A few years ago and in a different job than the one I have now, we received an unsolicited resume in the mail. The woman put down her skills, one of which was remaining faithful to her husband. I still have the resume somewhere. I keep it so that if I ever teach a class on resumes I will have a good example of what not to do. She also stated that she had a bad back and that she'd had to have counseling for stress due to a work related incident. People are always advised that resumes should be no longer than 2 pages in length. Mrs. X's was 5 pages long.

Wednesday, November 18, 2009

Hints For Job Seekers - #4

It is still a little surprising that people will argue with us when they are wanting to get a job. The #1 most popular thing to argue about is if we have job openings. We say "no." They say "yes."

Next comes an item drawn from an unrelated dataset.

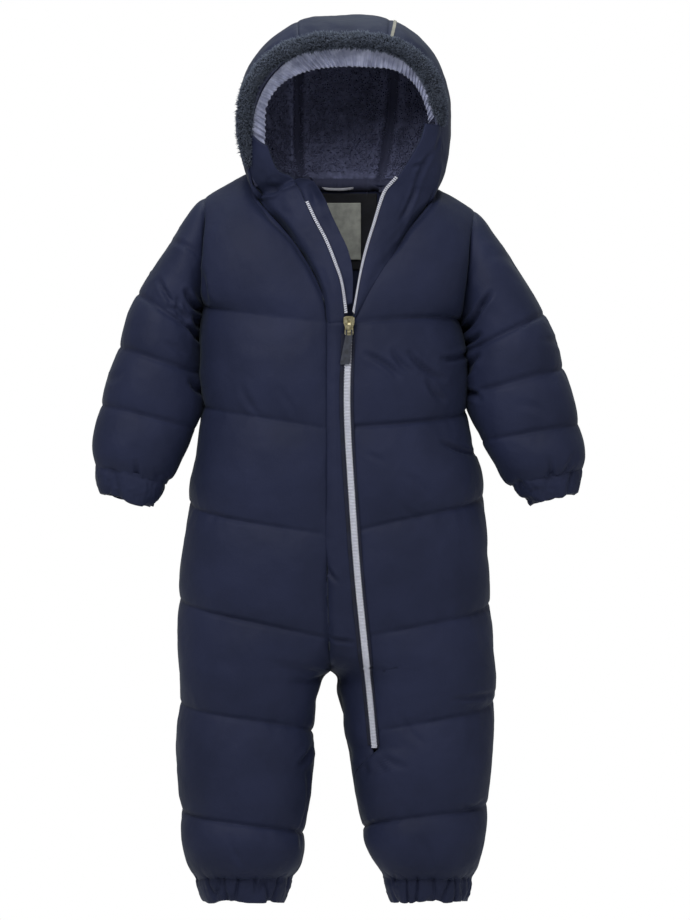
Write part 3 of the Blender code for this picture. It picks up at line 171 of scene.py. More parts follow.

Tuesday, November 17, 2009

Hints For Job Seekers - #3

I don't think I need to give any more clarification to this other than to say that someone actually did turn in an application that smelled strongly of pot.

Monday, November 16, 2009

Hints For Job Seekers - #2

Once upon a time, a man came to my office with his toddler (strike 1) wanting to apply for a janitorial position. Immediately after getting an application, he asked me if I'd watch his daughter while he went to the bathroom (strike 2). I declined his offer. He left his daughter unattended in my waiting area (strike 3). After he finished his application, I discovered that his daughter had peed on a chair in my waiting area (strike 4, yer out!).

He did clean up his daughter before leaving, but he didn't mention the pee stain to me.

Sunday, November 15, 2009

Hints For Job Seekers - #1

Anyone looking for a job should be aware that anything they do while applying for a job is being observed. When a person brings their children in while they fill out an application, it tells the hiring personnel that childcare will be an issue for that potential employee. If someone can't get a babysitter on the day he or she wants to fill out the application, it's best to delay it until the babysitter is available.

A related side note is that it's not a good idea to admit that you left a previous job due to not having someone to take care of the kids.